* [Task brief]: Write each line out exactly, leaving none out.

* [Source material]:
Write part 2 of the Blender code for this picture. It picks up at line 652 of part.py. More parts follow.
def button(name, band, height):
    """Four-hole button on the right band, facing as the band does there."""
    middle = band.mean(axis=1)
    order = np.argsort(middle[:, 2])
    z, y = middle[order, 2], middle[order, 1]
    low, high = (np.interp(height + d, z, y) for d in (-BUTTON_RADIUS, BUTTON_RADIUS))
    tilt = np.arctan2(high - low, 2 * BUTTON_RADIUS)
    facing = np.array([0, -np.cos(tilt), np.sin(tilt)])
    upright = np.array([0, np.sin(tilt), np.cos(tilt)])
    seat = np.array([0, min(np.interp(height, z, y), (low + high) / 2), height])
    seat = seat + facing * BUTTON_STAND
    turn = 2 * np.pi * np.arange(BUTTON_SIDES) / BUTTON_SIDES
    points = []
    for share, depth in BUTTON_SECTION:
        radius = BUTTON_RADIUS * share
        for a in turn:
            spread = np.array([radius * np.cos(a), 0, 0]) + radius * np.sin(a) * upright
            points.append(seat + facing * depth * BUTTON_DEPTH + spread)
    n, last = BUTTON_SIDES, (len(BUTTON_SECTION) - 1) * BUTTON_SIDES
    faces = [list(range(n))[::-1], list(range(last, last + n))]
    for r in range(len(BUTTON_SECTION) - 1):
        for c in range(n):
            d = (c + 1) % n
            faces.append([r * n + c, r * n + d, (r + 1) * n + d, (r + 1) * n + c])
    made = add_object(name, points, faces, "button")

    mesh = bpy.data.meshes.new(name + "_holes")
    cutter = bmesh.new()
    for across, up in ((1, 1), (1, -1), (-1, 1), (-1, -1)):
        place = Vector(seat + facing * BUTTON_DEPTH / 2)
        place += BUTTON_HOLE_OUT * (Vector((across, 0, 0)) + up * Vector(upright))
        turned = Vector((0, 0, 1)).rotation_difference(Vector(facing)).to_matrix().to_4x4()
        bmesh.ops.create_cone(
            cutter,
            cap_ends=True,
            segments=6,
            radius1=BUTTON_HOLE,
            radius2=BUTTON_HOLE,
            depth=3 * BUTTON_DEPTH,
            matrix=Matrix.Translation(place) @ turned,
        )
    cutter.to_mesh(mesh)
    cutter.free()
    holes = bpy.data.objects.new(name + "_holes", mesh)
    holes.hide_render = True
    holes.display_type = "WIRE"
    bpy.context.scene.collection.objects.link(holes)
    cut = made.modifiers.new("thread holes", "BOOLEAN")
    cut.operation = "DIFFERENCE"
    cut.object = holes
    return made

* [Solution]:
Write part 2 of the Blender code for this picture. It picks up at line 652 of part.py. More parts follow.
def button(name, band, height):
    """Four-hole button on the right band, facing as the band does there."""
    middle = band.mean(axis=1)
    order = np.argsort(middle[:, 2])
    z, y = middle[order, 2], middle[order, 1]
    low, high = (np.interp(height + d, z, y) for d in (-BUTTON_RADIUS, BUTTON_RADIUS))
    tilt = np.arctan2(high - low, 2 * BUTTON_RADIUS)
    facing = np.array([0, -np.cos(tilt), np.sin(tilt)])
    upright = np.array([0, np.sin(tilt), np.cos(tilt)])
    seat = np.array([0, min(np.interp(height, z, y), (low + high) / 2), height])
    seat = seat + facing * BUTTON_STAND
    turn = 2 * np.pi * np.arange(BUTTON_SIDES) / BUTTON_SIDES
    points = []
    for share, depth in BUTTON_SECTION:
        radius = BUTTON_RADIUS * share
        for a in turn:
            spread = np.array([radius * np.cos(a), 0, 0]) + radius * np.sin(a) * upright
            points.append(seat + facing * depth * BUTTON_DEPTH + spread)
    n, last = BUTTON_SIDES, (len(BUTTON_SECTION) - 1) * BUTTON_SIDES
    faces = [list(range(n))[::-1], list(range(last, last + n))]
    for r in range(len(BUTTON_SECTION) - 1):
        for c in range(n):
            d = (c + 1) % n
            faces.append([r * n + c, r * n + d, (r + 1) * n + d, (r + 1) * n + c])
    made = add_object(name, points, faces, "button")

    mesh = bpy.data.meshes.new(name + "_holes")
    cutter = bmesh.new()
    for across, up in ((1, 1), (1, -1), (-1, 1), (-1, -1)):
        place = Vector(seat + facing * BUTTON_DEPTH / 2)
        place += BUTTON_HOLE_OUT * (Vector((across, 0, 0)) + up * Vector(upright))
        turned = Vector((0, 0, 1)).rotation_difference(Vector(facing)).to_matrix().to_4x4()
        bmesh.ops.create_cone(
            cutter,
            cap_ends=True,
            segments=6,
            radius1=BUTTON_HOLE,
            radius2=BUTTON_HOLE,
            depth=3 * BUTTON_DEPTH,
            matrix=Matrix.Translation(place) @ turned,
        )
    cutter.to_mesh(mesh)
    cutter.free()
    holes = bpy.data.objects.new(name + "_holes", mesh)
    holes.hide_render = True
    holes.display_type = "WIRE"
    bpy.context.scene.collection.objects.link(holes)
    cut = made.modifiers.new("thread holes", "BOOLEAN")
    cut.operation = "DIFFERENCE"
    cut.object = holes
    return made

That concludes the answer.